If poured down the drain, even with soap, hot water, and/or a garbage disposal, F.O.G. will separate and cool to cause build up in pipes.  This leads to sewage spills or backups in the home, businesses, parking lots, or the environment.  It can also negatively affect the sewage treatment process at wastewater treatment plants, ultimately increasing sewer rates for the customers.

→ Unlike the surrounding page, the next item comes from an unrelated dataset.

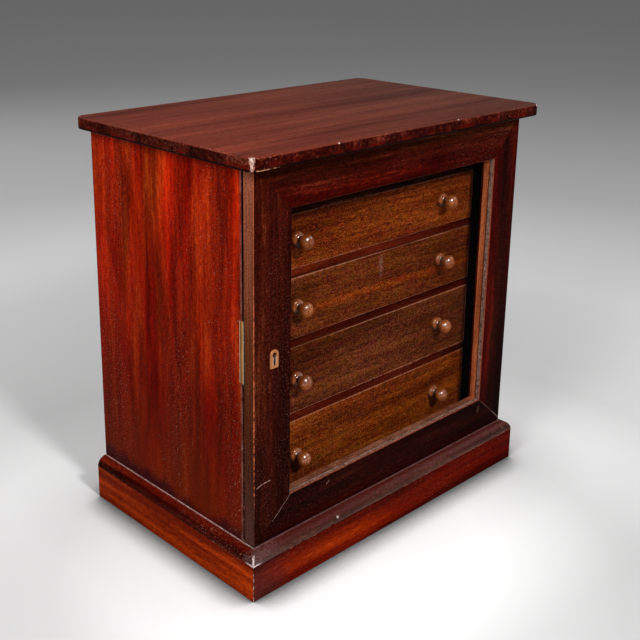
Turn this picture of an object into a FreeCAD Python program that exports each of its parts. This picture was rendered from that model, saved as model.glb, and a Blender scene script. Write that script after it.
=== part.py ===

Residential Information & Resources

Residential FOG Brochure

 

Reasons for Prevention

 

The buildup of FOG in the sewer system can cause clogs in household plumbing which may lead to:

  • Clogged toilets and drains in households
  • Raw sewage back up into homes or around the home, resulting in expensive clean up and repair
  • Higher sewer bills
  • Health risks from exposure to untreated sewage
  • Strong odors entering homes

Dos and Don'ts

Do

 

  • Put cooled grease into a sturdy plastic container or reused can with a lid and place it in the trash
  • Liquid oil can be mixed with kitty litter, paper towel, or coffee grounds before being thrown away
  • Throw food scraps into the trash
  • Use a paper towel to "dry wipe" food residue and FOG off dishes, pans, and silverware before washing
  • Place a strainer in the sink to collect food particles

 

Don't

 

  • Pour grease down the sink or garbage disposal even when adding soap or hot water.  This will cause a backup further down the line
  • Use harsh chemicals to try to unclog blocked drains
  • Rinse grease off of kitchen utensils, dishes, or cookware into the sink
  • Put all food scraps into a garbage disposal

 

CBU has grease can lids, cooking pan scrapers, and oil disposal bags available at its office to CBU customers.  The materials are free of charge.